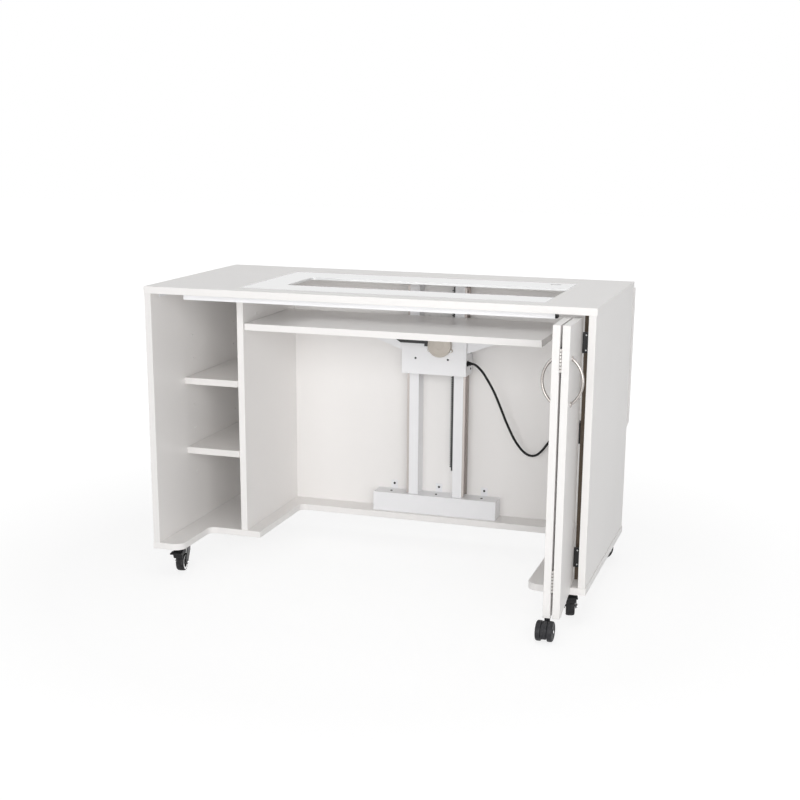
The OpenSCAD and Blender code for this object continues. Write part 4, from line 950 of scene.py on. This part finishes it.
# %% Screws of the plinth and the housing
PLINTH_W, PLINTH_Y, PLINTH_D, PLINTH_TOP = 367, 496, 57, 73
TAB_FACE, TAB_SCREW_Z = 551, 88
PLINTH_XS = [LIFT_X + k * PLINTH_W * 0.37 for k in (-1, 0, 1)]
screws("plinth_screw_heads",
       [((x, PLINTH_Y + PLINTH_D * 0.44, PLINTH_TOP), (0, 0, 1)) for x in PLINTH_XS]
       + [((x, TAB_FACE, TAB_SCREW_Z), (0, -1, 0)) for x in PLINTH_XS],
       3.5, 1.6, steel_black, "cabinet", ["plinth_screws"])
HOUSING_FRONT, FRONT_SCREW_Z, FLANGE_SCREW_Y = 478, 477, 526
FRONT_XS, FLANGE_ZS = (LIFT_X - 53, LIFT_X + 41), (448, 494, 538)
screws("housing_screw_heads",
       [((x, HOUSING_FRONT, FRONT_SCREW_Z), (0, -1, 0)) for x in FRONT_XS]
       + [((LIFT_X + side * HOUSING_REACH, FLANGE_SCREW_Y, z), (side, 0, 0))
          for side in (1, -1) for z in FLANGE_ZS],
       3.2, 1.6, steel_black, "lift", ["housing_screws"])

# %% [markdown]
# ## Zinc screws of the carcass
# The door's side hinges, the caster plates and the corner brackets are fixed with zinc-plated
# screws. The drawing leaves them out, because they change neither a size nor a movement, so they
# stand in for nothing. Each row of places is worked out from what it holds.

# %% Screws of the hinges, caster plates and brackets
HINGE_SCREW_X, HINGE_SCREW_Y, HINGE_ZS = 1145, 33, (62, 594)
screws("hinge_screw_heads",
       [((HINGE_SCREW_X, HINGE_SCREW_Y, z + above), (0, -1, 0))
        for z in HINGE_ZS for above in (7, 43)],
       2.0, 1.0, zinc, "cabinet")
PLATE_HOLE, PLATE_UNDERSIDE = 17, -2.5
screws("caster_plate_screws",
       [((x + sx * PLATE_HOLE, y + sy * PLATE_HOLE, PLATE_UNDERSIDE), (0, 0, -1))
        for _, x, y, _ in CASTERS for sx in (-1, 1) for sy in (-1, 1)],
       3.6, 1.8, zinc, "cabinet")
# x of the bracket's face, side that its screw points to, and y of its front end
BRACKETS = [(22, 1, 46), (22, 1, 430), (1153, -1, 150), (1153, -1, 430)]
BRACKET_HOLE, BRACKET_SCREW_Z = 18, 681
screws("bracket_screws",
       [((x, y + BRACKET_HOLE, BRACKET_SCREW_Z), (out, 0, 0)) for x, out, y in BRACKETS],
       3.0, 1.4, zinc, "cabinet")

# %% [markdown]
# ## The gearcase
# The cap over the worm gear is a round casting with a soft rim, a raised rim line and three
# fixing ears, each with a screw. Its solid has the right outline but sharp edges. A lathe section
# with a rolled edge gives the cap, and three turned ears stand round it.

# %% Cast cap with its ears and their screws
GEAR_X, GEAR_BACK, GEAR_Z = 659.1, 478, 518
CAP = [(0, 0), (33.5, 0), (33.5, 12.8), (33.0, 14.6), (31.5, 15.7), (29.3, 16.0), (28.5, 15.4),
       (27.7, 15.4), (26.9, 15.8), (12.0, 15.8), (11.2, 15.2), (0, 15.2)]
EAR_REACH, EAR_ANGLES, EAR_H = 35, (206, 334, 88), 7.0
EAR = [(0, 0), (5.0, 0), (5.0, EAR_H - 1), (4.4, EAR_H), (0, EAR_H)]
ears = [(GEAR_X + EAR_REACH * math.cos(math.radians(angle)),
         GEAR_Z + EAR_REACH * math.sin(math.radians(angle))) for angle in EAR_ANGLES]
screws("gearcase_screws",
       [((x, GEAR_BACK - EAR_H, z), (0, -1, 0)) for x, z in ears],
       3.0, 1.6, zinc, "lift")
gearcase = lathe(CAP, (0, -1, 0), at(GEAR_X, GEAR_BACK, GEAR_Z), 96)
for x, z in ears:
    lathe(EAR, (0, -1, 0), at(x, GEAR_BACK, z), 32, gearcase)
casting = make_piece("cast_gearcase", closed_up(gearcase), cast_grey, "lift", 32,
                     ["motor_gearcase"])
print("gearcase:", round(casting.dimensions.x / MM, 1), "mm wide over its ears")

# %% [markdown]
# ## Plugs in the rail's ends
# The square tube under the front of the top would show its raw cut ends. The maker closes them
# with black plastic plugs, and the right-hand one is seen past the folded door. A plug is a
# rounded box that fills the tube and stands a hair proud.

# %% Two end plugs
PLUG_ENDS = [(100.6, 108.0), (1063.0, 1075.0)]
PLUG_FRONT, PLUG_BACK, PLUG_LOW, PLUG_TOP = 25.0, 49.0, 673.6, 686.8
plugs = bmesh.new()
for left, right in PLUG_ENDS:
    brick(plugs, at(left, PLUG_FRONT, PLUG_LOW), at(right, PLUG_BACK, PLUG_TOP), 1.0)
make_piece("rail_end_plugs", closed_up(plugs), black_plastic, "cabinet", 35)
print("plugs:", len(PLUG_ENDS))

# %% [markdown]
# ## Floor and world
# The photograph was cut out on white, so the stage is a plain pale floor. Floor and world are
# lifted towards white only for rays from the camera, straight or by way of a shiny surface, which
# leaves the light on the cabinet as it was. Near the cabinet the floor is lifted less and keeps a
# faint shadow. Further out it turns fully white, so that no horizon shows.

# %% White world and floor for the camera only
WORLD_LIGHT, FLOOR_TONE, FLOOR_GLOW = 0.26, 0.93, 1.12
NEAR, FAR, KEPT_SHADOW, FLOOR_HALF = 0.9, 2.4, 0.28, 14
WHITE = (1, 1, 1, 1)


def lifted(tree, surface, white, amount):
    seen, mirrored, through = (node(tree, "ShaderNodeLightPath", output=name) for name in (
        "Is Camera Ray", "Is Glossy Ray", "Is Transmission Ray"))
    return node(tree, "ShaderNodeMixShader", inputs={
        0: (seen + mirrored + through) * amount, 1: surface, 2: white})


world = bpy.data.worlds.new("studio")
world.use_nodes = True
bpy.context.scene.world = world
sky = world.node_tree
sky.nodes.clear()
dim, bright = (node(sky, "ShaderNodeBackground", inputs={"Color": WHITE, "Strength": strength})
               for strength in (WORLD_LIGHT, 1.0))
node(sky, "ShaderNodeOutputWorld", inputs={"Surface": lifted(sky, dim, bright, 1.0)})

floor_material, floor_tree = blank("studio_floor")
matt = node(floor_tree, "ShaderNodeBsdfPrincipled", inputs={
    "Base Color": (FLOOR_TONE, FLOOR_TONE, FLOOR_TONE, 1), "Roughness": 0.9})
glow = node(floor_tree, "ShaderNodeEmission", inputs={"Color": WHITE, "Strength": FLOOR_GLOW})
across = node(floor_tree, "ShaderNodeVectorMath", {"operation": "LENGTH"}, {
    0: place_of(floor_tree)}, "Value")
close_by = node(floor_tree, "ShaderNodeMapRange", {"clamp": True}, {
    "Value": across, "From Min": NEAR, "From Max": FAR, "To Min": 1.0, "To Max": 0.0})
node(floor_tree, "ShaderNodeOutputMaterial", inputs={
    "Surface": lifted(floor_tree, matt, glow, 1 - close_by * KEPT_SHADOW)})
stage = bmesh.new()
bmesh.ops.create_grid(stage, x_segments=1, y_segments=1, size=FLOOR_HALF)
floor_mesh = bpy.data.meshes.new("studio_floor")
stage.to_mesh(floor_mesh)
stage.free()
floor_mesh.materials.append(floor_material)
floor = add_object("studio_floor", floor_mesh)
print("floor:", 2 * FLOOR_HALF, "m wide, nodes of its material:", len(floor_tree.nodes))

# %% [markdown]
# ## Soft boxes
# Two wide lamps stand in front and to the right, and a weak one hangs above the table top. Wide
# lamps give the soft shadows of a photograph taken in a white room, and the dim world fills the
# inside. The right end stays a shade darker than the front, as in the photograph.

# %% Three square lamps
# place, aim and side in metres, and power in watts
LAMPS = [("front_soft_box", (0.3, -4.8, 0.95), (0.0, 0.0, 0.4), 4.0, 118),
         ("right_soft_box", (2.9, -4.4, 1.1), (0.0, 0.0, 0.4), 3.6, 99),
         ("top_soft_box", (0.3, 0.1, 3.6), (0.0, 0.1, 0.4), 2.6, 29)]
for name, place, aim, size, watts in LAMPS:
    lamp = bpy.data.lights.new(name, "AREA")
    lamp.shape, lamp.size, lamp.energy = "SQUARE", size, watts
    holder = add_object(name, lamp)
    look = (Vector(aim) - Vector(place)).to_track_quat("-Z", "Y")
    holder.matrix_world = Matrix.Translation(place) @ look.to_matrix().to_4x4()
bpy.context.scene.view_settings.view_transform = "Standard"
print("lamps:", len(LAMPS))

### SET TASK
Exactly as written, please reproduce the lines from the first line of the data to the line containing "# stand in for", inclusive, and nothing else.

### IN RESPONSE
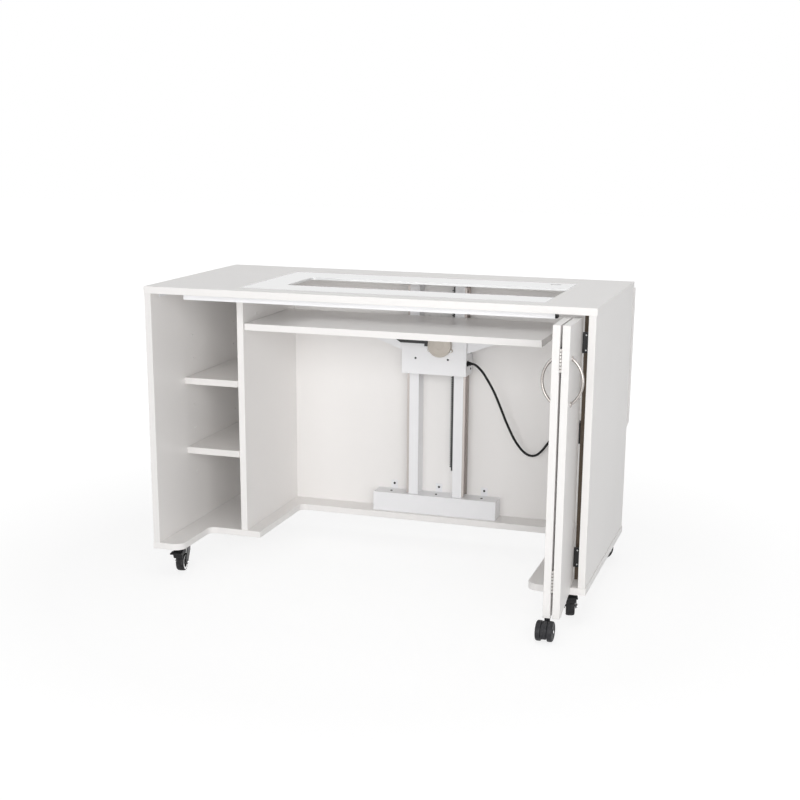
The OpenSCAD and Blender code for this object continues. Write part 4, from line 950 of scene.py on. This part finishes it.
# %% Screws of the plinth and the housing
PLINTH_W, PLINTH_Y, PLINTH_D, PLINTH_TOP = 367, 496, 57, 73
TAB_FACE, TAB_SCREW_Z = 551, 88
PLINTH_XS = [LIFT_X + k * PLINTH_W * 0.37 for k in (-1, 0, 1)]
screws("plinth_screw_heads",
       [((x, PLINTH_Y + PLINTH_D * 0.44, PLINTH_TOP), (0, 0, 1)) for x in PLINTH_XS]
       + [((x, TAB_FACE, TAB_SCREW_Z), (0, -1, 0)) for x in PLINTH_XS],
       3.5, 1.6, steel_black, "cabinet", ["plinth_screws"])
HOUSING_FRONT, FRONT_SCREW_Z, FLANGE_SCREW_Y = 478, 477, 526
FRONT_XS, FLANGE_ZS = (LIFT_X - 53, LIFT_X + 41), (448, 494, 538)
screws("housing_screw_heads",
       [((x, HOUSING_FRONT, FRONT_SCREW_Z), (0, -1, 0)) for x in FRONT_XS]
       + [((LIFT_X + side * HOUSING_REACH, FLANGE_SCREW_Y, z), (side, 0, 0))
          for side in (1, -1) for z in FLANGE_ZS],
       3.2, 1.6, steel_black, "lift", ["housing_screws"])

# %% [markdown]
# ## Zinc screws of the carcass
# The door's side hinges, the caster plates and the corner brackets are fixed with zinc-plated
# screws. The drawing leaves them out, because they change neither a size nor a movement, so they
# stand in for nothing. Each row of places is worked out from what it holds.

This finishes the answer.